[Your goal] Transcribe only the lines of the listing below from the one holding "The Blender code" through the one holding "return darkest *", inclusive, without any change.

[Provided data]
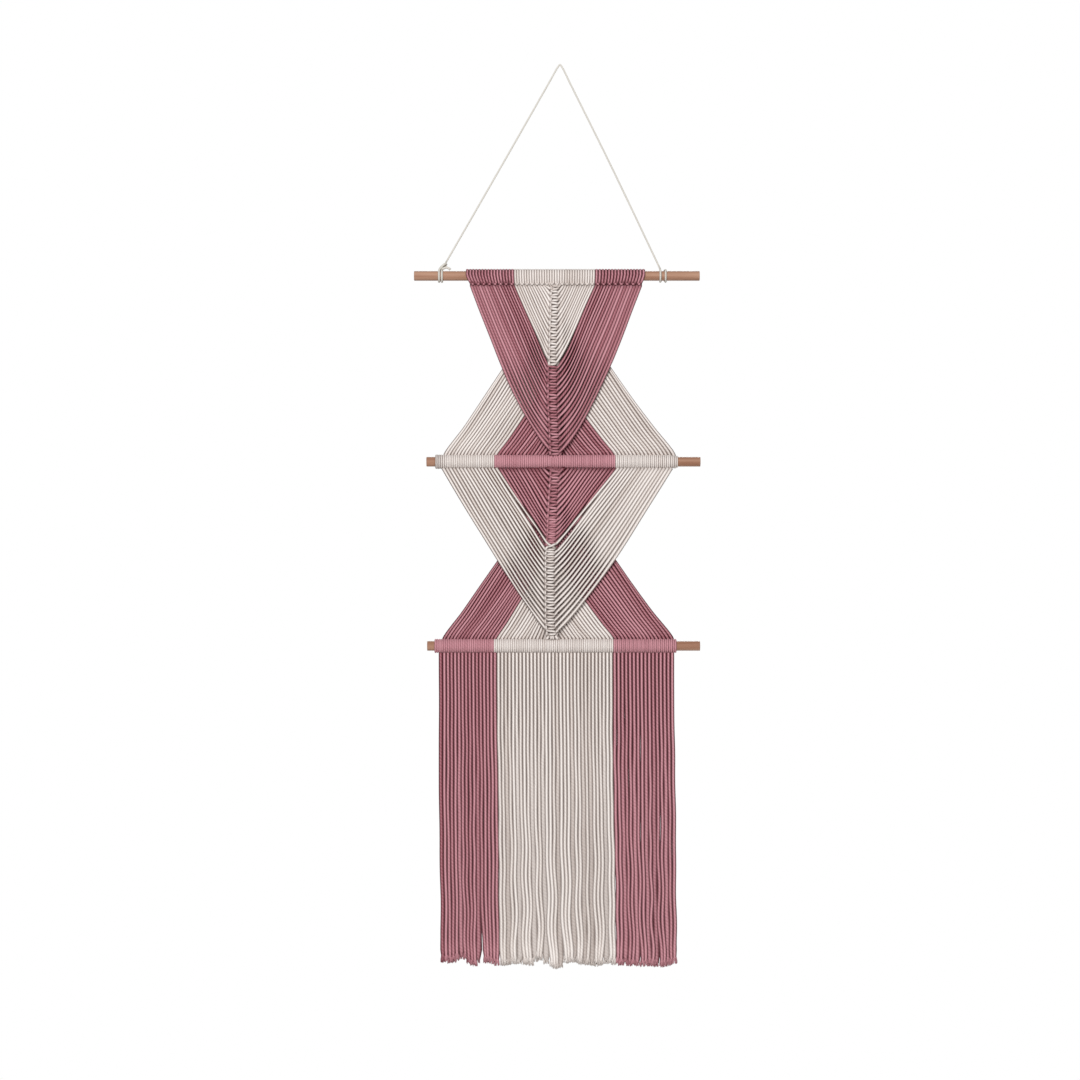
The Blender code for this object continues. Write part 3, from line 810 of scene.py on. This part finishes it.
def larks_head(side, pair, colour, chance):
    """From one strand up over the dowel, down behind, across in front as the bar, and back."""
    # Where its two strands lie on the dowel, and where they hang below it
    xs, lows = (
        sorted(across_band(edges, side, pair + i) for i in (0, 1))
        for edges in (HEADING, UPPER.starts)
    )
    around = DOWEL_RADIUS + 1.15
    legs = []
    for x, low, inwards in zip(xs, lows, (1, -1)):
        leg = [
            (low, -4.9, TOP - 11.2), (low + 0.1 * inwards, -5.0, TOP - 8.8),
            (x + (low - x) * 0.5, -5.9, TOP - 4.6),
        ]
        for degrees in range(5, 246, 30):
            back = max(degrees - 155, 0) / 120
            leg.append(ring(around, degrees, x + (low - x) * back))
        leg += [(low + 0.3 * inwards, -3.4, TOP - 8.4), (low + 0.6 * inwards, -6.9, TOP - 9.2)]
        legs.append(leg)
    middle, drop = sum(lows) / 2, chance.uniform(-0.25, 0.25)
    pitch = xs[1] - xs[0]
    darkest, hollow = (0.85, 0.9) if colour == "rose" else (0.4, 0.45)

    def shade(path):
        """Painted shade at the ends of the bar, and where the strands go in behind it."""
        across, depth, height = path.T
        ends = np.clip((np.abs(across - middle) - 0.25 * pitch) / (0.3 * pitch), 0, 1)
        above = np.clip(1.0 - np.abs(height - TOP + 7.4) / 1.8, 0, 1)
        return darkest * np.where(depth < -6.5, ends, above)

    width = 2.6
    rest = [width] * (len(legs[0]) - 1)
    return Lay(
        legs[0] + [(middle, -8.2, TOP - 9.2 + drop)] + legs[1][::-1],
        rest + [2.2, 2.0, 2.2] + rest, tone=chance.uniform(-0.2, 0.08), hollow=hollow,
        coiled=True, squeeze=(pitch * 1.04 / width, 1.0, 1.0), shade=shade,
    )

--

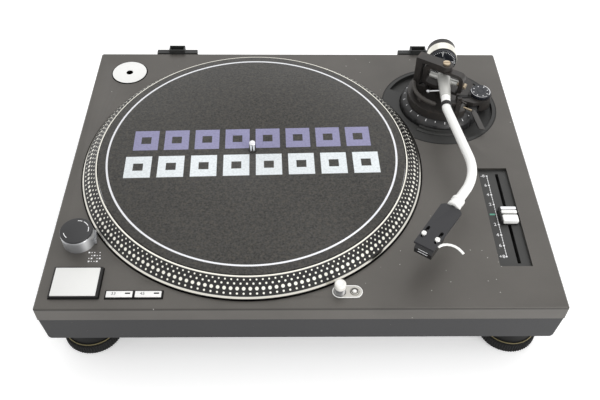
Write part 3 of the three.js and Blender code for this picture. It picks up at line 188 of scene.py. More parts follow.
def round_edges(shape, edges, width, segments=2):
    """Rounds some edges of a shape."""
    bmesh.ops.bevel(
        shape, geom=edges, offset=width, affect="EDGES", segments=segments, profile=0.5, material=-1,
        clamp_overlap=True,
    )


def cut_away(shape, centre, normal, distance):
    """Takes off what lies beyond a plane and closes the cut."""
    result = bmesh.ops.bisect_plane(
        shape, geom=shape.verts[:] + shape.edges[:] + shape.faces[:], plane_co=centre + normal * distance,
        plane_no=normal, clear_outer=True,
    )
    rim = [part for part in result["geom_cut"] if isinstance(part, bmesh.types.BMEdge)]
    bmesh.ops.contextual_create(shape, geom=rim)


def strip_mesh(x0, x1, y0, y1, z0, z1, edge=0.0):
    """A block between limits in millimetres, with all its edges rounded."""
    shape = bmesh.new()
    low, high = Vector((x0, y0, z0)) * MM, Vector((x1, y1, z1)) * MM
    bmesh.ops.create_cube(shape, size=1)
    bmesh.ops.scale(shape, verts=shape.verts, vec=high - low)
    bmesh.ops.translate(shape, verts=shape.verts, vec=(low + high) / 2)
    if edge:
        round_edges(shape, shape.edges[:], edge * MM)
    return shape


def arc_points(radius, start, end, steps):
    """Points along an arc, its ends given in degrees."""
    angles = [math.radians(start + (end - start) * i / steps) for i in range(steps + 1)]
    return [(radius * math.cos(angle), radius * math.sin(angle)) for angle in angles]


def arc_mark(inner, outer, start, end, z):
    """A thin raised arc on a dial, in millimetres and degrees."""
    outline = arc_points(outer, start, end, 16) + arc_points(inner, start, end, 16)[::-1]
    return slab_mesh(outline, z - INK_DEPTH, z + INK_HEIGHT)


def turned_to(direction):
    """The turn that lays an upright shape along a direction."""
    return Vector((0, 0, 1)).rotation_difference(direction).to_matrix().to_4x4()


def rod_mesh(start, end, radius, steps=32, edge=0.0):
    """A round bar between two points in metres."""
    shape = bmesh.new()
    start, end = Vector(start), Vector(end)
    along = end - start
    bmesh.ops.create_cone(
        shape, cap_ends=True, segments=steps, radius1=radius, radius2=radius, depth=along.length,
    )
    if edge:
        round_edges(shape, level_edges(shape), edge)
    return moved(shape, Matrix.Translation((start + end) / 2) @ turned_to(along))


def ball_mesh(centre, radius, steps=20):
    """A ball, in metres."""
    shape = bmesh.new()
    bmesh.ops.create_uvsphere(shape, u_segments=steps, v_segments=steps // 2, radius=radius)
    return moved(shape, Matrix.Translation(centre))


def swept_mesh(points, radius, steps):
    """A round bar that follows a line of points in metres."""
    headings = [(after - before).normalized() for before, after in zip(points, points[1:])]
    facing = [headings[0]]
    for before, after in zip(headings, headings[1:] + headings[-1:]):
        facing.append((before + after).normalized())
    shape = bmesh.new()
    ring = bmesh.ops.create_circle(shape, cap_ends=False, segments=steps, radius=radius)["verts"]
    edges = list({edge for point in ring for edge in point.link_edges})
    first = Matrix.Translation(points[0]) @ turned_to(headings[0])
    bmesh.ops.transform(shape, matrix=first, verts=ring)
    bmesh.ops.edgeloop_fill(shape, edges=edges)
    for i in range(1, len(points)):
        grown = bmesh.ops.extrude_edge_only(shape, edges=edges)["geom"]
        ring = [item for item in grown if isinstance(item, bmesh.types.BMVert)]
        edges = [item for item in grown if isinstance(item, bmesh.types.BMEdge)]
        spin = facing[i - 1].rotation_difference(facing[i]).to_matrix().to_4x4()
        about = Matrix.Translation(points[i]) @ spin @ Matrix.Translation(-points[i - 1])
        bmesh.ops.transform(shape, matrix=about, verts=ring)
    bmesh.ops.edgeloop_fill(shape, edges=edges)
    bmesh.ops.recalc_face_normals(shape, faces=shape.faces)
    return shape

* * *

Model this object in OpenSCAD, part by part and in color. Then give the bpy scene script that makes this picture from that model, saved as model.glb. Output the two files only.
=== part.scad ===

[Solution for this exercise]
The Blender code for this object continues. Write part 3, from line 810 of scene.py on. This part finishes it.
def larks_head(side, pair, colour, chance):
    """From one strand up over the dowel, down behind, across in front as the bar, and back."""
    # Where its two strands lie on the dowel, and where they hang below it
    xs, lows = (
        sorted(across_band(edges, side, pair + i) for i in (0, 1))
        for edges in (HEADING, UPPER.starts)
    )
    around = DOWEL_RADIUS + 1.15
    legs = []
    for x, low, inwards in zip(xs, lows, (1, -1)):
        leg = [
            (low, -4.9, TOP - 11.2), (low + 0.1 * inwards, -5.0, TOP - 8.8),
            (x + (low - x) * 0.5, -5.9, TOP - 4.6),
        ]
        for degrees in range(5, 246, 30):
            back = max(degrees - 155, 0) / 120
            leg.append(ring(around, degrees, x + (low - x) * back))
        leg += [(low + 0.3 * inwards, -3.4, TOP - 8.4), (low + 0.6 * inwards, -6.9, TOP - 9.2)]
        legs.append(leg)
    middle, drop = sum(lows) / 2, chance.uniform(-0.25, 0.25)
    pitch = xs[1] - xs[0]
    darkest, hollow = (0.85, 0.9) if colour == "rose" else (0.4, 0.45)

    def shade(path):
        """Painted shade at the ends of the bar, and where the strands go in behind it."""
        across, depth, height = path.T
        ends = np.clip((np.abs(across - middle) - 0.25 * pitch) / (0.3 * pitch), 0, 1)
        above = np.clip(1.0 - np.abs(height - TOP + 7.4) / 1.8, 0, 1)
        return darkest * np.where(depth < -6.5, ends, above)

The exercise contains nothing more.